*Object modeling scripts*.
==========

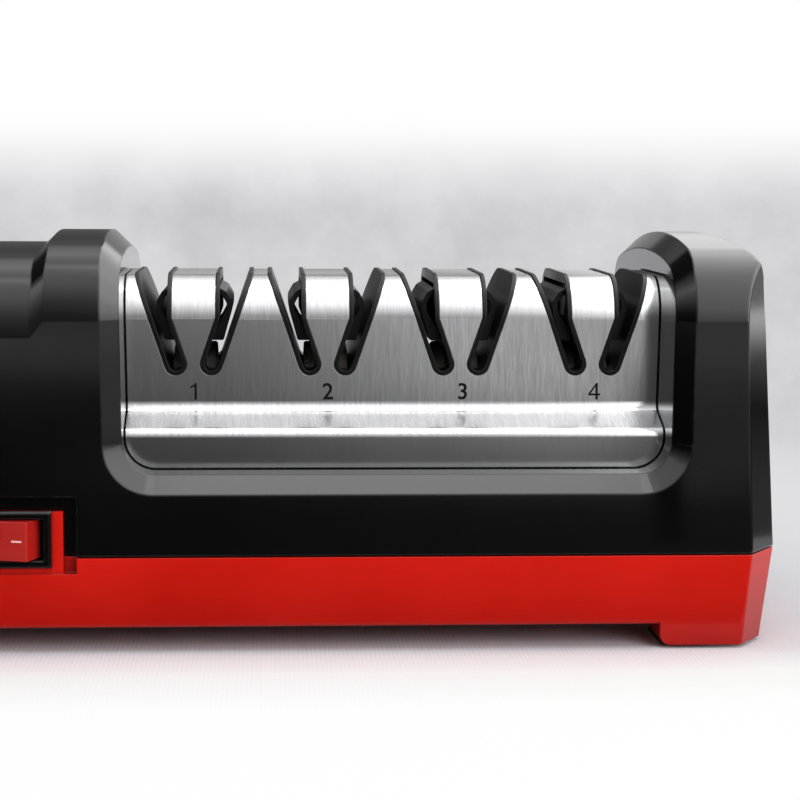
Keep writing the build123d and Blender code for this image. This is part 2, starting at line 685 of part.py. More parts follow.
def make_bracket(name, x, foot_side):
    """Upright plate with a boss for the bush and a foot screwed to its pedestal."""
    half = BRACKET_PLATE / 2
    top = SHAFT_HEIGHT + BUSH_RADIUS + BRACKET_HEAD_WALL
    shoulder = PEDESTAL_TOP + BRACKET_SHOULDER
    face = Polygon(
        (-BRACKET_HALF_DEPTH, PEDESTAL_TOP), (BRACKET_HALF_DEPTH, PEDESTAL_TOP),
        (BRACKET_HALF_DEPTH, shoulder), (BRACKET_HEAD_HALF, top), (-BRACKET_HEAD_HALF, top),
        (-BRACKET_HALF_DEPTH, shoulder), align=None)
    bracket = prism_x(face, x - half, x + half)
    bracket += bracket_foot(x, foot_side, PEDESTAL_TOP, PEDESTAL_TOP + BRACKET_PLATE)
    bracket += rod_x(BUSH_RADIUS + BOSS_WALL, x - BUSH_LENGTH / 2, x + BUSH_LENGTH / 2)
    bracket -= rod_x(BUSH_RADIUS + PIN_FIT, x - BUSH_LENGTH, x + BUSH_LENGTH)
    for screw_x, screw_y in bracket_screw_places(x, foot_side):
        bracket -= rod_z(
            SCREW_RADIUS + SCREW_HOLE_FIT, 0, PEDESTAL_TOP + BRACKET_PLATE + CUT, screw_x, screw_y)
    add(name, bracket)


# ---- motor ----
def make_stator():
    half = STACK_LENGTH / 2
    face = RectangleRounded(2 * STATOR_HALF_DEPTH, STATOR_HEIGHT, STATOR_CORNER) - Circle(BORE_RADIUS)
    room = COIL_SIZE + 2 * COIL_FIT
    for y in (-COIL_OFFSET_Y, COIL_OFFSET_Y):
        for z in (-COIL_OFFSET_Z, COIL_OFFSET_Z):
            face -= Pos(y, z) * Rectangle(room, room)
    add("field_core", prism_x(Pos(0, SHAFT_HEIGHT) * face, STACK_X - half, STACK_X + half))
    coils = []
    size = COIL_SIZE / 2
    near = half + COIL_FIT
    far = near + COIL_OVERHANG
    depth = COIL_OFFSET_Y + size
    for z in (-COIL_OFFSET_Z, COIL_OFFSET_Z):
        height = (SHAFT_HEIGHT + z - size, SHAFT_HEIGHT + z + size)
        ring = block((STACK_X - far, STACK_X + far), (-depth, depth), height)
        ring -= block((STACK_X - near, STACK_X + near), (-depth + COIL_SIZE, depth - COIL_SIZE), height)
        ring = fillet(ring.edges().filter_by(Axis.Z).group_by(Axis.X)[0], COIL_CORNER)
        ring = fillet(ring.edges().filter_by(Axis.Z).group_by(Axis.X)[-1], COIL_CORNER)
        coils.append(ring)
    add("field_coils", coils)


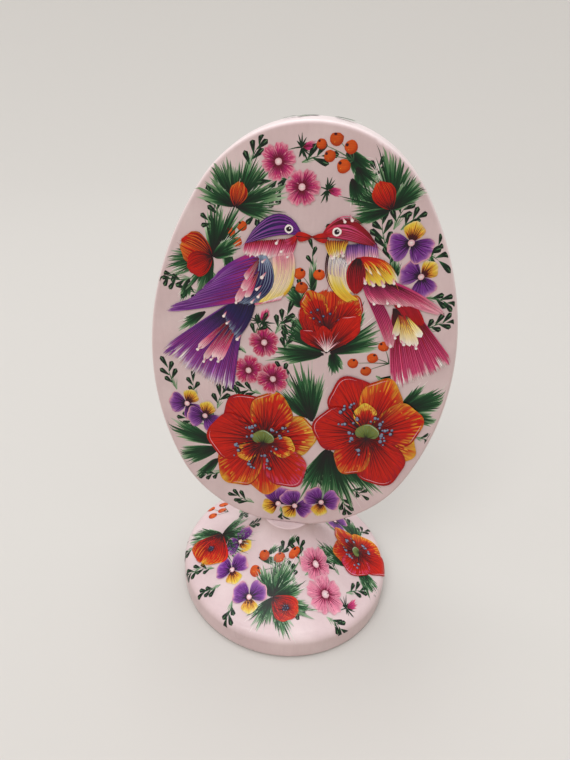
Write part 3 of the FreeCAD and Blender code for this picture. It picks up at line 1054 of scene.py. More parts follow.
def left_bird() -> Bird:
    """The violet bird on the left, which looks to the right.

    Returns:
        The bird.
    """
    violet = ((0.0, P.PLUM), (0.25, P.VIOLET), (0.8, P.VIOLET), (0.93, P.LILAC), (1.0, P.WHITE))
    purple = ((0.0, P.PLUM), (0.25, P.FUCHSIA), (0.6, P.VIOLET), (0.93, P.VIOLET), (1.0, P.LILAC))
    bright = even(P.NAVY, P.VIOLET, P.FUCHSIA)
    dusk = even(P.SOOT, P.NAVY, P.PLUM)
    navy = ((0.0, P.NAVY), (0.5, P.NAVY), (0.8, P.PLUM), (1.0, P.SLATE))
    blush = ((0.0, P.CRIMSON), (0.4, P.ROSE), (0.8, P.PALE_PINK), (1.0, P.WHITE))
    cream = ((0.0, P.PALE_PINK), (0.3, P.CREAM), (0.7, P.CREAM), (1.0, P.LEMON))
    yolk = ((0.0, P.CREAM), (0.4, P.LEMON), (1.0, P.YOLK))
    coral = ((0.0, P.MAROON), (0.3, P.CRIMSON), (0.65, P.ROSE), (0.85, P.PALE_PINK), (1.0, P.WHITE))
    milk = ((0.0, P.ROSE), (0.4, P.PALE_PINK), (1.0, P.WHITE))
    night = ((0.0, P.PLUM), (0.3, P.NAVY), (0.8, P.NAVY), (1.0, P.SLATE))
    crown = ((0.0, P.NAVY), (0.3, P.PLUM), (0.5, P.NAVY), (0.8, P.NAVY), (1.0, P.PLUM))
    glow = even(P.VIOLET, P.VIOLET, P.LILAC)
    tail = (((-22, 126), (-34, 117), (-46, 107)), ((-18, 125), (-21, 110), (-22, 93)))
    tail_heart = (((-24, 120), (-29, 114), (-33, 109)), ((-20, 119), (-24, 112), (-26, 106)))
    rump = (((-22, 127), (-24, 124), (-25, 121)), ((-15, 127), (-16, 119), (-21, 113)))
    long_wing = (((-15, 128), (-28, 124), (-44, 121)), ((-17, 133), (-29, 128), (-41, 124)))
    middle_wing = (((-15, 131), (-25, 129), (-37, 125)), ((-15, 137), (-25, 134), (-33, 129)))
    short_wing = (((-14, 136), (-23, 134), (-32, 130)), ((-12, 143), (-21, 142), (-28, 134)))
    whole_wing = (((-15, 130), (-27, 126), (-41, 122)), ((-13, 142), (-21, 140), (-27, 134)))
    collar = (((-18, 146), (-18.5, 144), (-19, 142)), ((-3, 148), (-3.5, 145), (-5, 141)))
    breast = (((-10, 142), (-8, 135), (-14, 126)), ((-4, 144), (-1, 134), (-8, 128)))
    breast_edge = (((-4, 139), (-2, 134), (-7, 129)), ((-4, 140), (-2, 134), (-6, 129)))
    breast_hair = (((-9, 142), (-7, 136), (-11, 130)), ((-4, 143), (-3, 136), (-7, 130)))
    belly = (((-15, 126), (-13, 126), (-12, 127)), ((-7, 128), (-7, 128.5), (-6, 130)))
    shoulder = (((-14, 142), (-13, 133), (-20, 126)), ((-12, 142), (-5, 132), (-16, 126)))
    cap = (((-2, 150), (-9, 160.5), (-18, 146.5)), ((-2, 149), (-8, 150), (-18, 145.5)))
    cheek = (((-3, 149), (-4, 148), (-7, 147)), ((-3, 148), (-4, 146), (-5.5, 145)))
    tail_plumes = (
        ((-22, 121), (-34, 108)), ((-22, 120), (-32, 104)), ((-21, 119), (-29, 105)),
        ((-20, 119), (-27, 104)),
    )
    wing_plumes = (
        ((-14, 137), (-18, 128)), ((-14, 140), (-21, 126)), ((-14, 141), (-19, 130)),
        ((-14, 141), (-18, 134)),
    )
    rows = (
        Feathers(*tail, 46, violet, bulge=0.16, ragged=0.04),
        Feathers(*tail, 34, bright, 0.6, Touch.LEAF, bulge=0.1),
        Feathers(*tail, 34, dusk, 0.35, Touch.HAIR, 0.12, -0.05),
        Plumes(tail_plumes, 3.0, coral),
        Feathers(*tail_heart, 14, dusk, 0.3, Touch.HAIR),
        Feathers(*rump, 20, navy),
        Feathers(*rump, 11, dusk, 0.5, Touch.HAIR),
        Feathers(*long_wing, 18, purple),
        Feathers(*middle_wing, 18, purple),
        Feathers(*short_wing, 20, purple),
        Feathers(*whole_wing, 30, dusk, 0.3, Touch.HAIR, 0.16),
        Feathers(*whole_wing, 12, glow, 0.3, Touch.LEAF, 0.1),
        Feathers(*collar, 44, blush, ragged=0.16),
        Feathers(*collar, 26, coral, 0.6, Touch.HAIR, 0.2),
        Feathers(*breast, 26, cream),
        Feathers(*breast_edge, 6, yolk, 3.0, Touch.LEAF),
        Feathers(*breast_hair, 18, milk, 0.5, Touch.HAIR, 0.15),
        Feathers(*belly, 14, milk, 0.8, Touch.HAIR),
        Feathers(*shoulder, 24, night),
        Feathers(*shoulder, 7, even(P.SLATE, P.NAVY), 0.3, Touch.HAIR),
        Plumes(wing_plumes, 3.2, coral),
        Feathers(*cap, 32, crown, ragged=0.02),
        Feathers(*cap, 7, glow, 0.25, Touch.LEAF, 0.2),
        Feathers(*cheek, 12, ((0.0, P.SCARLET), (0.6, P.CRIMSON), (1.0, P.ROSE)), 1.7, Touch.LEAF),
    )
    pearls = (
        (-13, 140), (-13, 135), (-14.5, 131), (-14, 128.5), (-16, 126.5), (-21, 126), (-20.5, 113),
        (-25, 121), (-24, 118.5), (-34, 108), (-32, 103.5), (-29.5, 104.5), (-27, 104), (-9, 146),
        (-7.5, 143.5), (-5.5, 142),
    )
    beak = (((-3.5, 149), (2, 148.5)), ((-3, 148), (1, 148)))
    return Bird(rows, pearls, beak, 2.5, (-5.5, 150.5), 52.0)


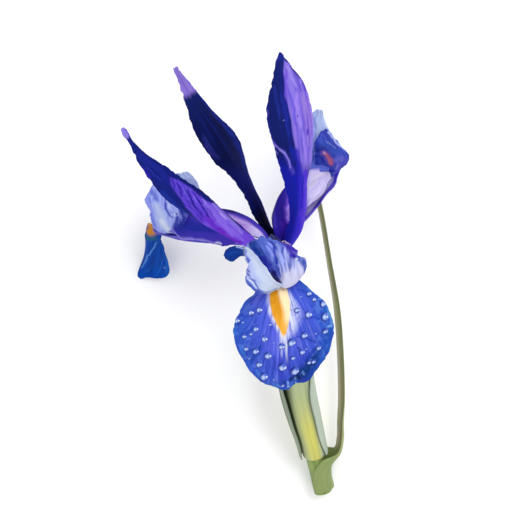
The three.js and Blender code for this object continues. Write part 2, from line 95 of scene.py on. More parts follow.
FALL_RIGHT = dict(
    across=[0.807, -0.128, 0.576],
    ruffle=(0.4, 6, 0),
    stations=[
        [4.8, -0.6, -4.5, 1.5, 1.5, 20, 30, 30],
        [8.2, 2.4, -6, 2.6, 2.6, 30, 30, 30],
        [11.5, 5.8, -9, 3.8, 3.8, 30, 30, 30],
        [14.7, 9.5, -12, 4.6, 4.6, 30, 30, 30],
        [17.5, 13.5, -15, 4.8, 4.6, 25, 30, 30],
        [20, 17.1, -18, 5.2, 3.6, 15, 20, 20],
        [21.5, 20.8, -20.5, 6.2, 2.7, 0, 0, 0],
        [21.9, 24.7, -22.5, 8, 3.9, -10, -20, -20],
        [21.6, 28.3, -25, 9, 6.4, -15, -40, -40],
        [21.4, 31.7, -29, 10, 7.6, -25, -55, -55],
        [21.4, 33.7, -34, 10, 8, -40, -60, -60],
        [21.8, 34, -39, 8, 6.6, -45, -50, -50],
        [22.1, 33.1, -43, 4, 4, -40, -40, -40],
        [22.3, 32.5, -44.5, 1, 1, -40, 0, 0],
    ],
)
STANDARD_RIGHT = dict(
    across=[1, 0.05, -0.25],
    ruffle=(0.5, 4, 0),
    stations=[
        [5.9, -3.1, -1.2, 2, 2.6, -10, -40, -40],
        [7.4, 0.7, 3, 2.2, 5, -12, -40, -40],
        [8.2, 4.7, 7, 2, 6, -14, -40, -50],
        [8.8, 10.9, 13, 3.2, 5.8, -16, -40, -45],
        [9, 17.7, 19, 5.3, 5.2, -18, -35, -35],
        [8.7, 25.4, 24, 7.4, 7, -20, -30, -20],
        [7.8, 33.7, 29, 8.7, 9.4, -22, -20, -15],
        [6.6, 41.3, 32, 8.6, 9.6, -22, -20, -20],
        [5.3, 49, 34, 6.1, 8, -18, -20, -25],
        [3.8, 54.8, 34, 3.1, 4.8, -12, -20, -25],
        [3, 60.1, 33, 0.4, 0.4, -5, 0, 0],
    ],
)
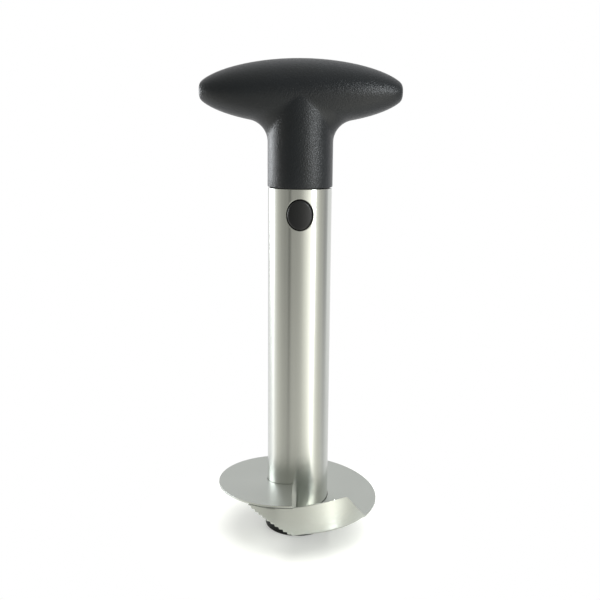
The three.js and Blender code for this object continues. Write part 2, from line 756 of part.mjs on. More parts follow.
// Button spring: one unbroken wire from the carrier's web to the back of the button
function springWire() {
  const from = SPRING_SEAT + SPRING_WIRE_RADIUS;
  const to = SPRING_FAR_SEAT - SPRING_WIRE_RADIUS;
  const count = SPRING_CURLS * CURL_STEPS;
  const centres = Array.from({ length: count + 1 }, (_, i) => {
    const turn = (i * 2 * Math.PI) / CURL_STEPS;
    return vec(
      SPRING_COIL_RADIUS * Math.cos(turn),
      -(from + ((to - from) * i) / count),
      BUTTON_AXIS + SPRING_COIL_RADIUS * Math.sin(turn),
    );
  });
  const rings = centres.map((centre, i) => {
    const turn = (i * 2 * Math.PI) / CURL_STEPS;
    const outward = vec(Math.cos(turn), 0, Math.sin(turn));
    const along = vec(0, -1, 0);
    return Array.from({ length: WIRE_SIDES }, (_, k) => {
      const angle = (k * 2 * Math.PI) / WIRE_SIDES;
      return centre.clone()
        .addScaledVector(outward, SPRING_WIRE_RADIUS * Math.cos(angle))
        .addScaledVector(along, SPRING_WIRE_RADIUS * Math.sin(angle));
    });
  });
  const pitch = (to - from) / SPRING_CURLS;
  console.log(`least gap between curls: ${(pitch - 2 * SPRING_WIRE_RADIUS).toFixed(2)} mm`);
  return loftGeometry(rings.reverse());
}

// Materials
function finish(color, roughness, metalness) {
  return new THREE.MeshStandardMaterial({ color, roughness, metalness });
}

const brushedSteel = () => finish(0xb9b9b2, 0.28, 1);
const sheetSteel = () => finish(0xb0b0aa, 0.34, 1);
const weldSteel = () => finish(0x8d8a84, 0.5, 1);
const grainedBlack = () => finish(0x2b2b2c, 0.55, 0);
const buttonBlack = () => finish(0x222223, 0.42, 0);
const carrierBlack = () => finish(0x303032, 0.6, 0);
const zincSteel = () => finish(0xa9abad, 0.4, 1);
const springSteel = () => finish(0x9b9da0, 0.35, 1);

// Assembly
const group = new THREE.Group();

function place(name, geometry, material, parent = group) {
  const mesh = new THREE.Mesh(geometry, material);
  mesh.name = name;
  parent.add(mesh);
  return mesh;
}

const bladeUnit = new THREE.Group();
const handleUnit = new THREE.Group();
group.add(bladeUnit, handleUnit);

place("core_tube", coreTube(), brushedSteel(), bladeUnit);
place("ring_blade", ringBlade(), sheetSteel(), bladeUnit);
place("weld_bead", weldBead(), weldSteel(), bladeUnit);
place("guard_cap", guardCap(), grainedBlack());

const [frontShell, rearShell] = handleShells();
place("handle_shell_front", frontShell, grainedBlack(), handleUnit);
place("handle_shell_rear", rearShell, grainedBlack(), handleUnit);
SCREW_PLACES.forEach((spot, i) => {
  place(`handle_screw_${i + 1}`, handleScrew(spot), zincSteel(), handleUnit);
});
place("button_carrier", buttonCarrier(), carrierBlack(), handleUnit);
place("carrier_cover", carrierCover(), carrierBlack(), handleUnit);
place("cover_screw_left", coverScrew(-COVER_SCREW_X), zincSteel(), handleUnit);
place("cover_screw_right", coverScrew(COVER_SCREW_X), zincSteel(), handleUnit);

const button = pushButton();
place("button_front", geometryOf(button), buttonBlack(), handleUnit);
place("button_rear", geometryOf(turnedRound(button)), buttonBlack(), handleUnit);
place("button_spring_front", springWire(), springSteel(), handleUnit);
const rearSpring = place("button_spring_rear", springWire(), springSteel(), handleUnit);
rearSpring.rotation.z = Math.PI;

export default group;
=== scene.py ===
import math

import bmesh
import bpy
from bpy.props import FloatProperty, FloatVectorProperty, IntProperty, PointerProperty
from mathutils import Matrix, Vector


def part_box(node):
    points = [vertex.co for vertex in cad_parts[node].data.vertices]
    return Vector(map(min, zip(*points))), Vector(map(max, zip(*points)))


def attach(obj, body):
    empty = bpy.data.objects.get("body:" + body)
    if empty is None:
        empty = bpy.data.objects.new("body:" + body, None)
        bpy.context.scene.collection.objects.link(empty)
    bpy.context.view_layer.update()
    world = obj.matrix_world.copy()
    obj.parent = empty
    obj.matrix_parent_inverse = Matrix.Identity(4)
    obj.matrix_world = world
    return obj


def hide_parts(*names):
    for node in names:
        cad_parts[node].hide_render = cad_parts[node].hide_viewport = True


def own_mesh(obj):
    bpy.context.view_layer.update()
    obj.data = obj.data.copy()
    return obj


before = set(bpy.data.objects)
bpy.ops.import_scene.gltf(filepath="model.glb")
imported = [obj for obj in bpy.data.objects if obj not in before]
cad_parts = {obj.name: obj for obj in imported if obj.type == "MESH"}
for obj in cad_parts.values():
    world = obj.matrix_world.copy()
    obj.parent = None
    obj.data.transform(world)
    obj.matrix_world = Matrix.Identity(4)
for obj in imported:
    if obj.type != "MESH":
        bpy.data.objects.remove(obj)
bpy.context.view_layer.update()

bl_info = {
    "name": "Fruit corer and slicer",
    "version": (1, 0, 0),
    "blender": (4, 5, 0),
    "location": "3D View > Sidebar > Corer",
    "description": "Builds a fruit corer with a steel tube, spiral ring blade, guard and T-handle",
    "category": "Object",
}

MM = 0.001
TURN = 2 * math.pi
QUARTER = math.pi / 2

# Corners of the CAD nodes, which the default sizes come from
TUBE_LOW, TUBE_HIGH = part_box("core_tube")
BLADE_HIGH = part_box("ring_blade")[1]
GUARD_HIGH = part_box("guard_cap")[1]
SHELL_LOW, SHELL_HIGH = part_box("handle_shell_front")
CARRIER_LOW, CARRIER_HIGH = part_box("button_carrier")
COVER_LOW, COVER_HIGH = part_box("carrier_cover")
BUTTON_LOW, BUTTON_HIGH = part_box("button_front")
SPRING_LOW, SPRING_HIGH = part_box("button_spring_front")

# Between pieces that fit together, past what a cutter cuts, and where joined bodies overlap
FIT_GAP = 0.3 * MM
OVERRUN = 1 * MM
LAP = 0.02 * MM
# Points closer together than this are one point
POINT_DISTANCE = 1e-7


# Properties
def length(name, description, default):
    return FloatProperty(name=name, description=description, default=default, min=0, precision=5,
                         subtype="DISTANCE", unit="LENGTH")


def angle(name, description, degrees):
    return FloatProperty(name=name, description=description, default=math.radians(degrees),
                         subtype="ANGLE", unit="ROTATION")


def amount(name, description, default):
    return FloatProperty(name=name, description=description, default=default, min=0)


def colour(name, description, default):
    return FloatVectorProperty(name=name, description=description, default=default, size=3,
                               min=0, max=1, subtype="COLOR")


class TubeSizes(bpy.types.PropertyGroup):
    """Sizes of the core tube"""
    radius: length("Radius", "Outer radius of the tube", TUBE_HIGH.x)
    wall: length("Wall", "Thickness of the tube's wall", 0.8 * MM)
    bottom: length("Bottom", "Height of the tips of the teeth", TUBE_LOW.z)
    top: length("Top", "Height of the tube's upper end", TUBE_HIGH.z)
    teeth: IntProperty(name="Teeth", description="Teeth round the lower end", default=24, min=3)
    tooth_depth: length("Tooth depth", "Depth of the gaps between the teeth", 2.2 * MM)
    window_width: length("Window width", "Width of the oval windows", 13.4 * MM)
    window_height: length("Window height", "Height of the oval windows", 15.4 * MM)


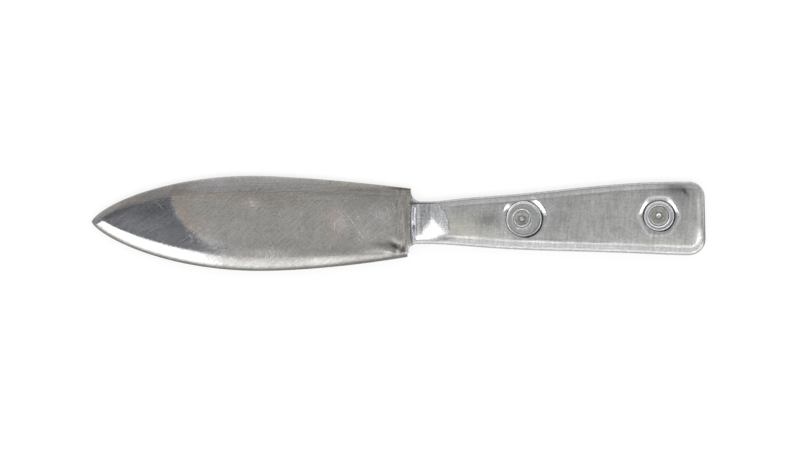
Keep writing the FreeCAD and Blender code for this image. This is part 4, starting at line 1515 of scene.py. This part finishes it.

==========

Reproduce exactly the lines from the one containing "const button = pushButton();" through the one containing "obj.matrix_parent_inverse = Matrix.Identity(4)", inclusive, and nothing else.

const button = pushButton();
place("button_front", geometryOf(button), buttonBlack(), handleUnit);
place("button_rear", geometryOf(turnedRound(button)), buttonBlack(), handleUnit);
place("button_spring_front", springWire(), springSteel(), handleUnit);
const rearSpring = place("button_spring_rear", springWire(), springSteel(), handleUnit);
rearSpring.rotation.z = Math.PI;

export default group;
=== scene.py ===
import math

import bmesh
import bpy
from bpy.props import FloatProperty, FloatVectorProperty, IntProperty, PointerProperty
from mathutils import Matrix, Vector


def part_box(node):
    points = [vertex.co for vertex in cad_parts[node].data.vertices]
    return Vector(map(min, zip(*points))), Vector(map(max, zip(*points)))


def attach(obj, body):
    empty = bpy.data.objects.get("body:" + body)
    if empty is None:
        empty = bpy.data.objects.new("body:" + body, None)
        bpy.context.scene.collection.objects.link(empty)
    bpy.context.view_layer.update()
    world = obj.matrix_world.copy()
    obj.parent = empty
    obj.matrix_parent_inverse = Matrix.Identity(4)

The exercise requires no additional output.